BJP on the other hand, pursued divisive politics and maintained its pro-big business tilt. Some of the country's corporate leaders, enamoured with the arch Muslim hater Gujarat Chief Minister Nirendara Modi's economic policies, wanted him to be the party's prime ministerial candidate.
A senior BJP leader in his post-election talk termed that move a bad decision. Also, the Samajwadi Party (SP) of Mulyam Singh Yadav had to pay a similar price after supporting then UP Chief Minister Kalyan Singh under whose watch the Babri Mosque was demolished. More to the point, the BJP followed its old line that helped Congress return to power in 2004 when the then ruling BJP had called an early election, raising the slogan 'India shining'.
It certainly was shining for the upper and the middle classes but a large number of the rural population lived in abject poverty.

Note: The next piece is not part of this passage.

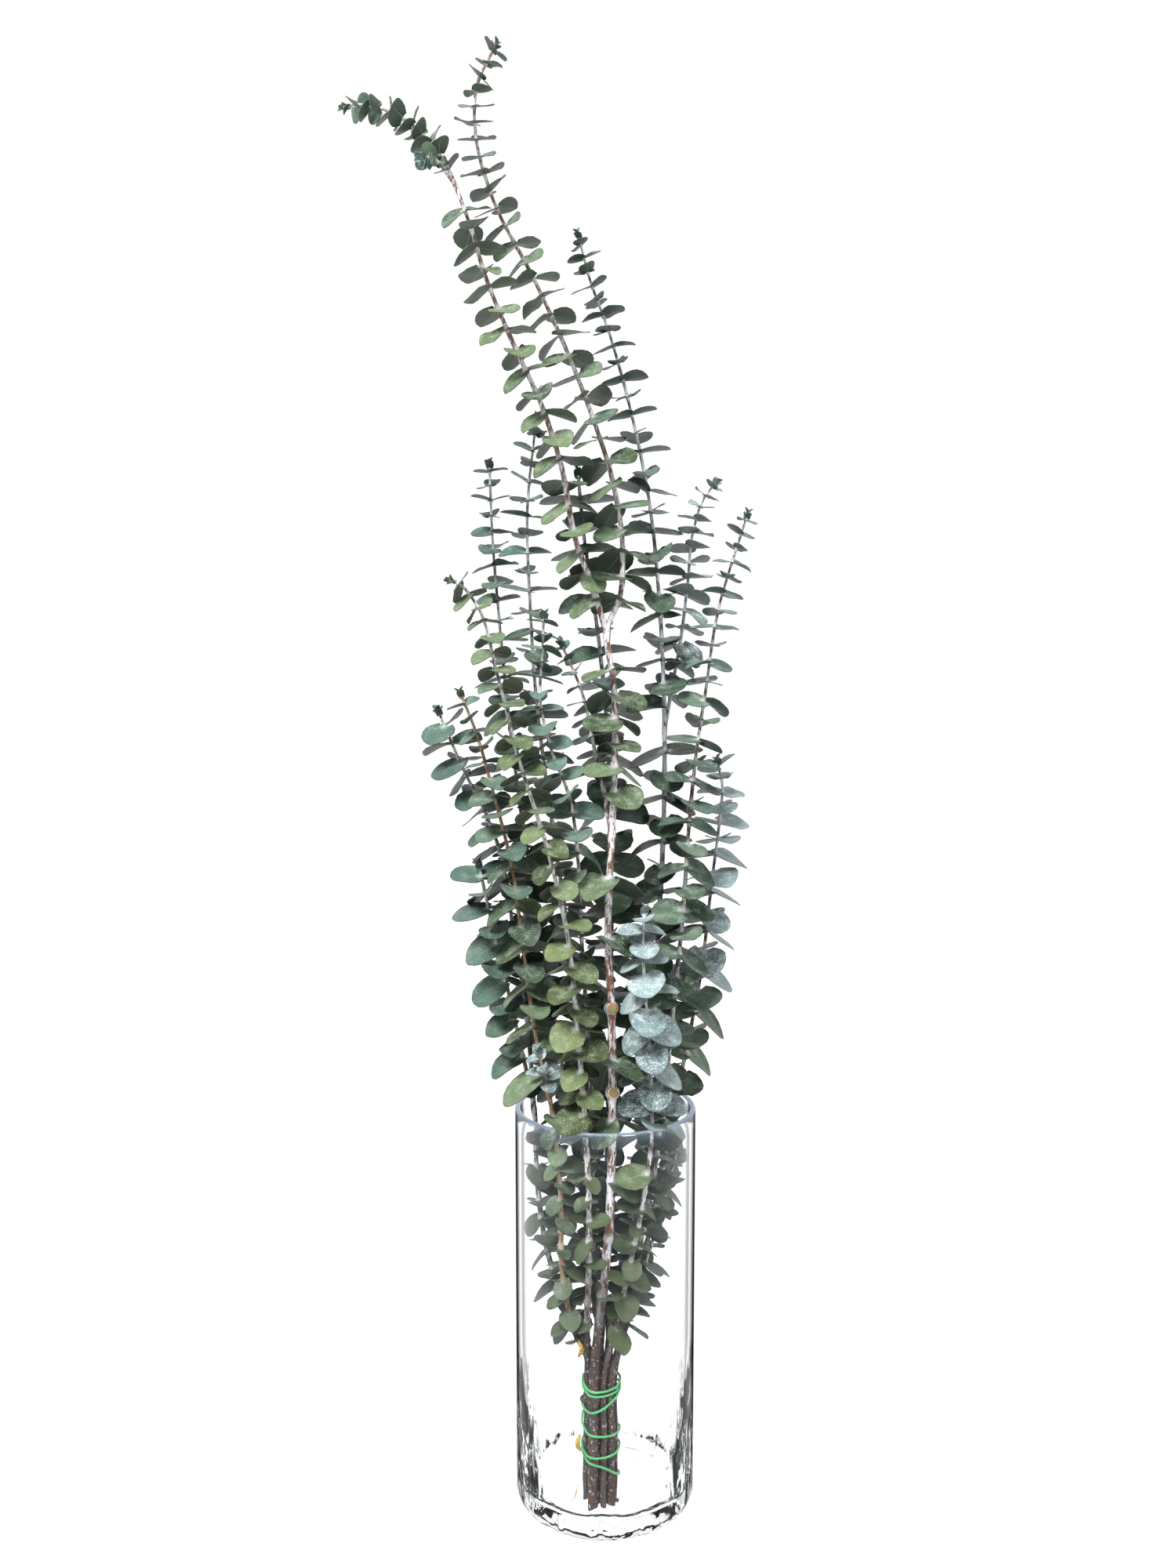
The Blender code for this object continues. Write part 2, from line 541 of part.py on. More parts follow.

Unable to pay their debts hundreds of farmers had committed suicide to avoid unbearable economic hardships.
Congress carefully focused on the NDA's failures, particularly its inability to accelerate rural development and poverty alleviation programmes. The absence of Atal Bihari Vajpayee, whose ratings were at an all-time-high in 2004, from the election scene also contributed to the NDA's bad showing in 2009.
This time, Dr Manmohan Singh - responsible for the party's change of course from socialist to free market policy as prime minister Narasimha Rao's finance minister in the early 90s - paid even more serious attention to the rural poor. He introduced a Rs 700 billion relief programme for the poor which included subsidised food, 100 days of ensured employment or an equivalent in cash, and loan write-offs for the subsistence level farmers.
And the people responded with their votes. Riding on the back of years of economic growth, the UPA has won the election. The alliance owes its success mainly to the fiscal space the upward GDP momentum created. It enormously helped an economist Dr Singh conceive, plan and execute mega socio-development projects for the poor.
After all, Dr Singh is an accomplished economist, not merely a banker that we have unfortunately seen in the shape of then prime minister Shaukat Aziz. A comfortable victory for the Congress-led alliance is good news for Pakistan. It means the government there will be in a position to restart, with new confidence, the composite peace dialogue that came to a sudden stop after November's terrorist attacks in Mumbai.
Even though criticised for adopting a soft approach towards Pakistan, Singh had stalled on the peace process demanding that Pakistan first bring the suspects to book. Things are likely to get better now that his government has gotten a strong mandate and the US has also indicated it might nudge India toward the negotiating table to resolve Kashmir that remains the root cause of all tensions between the two countries.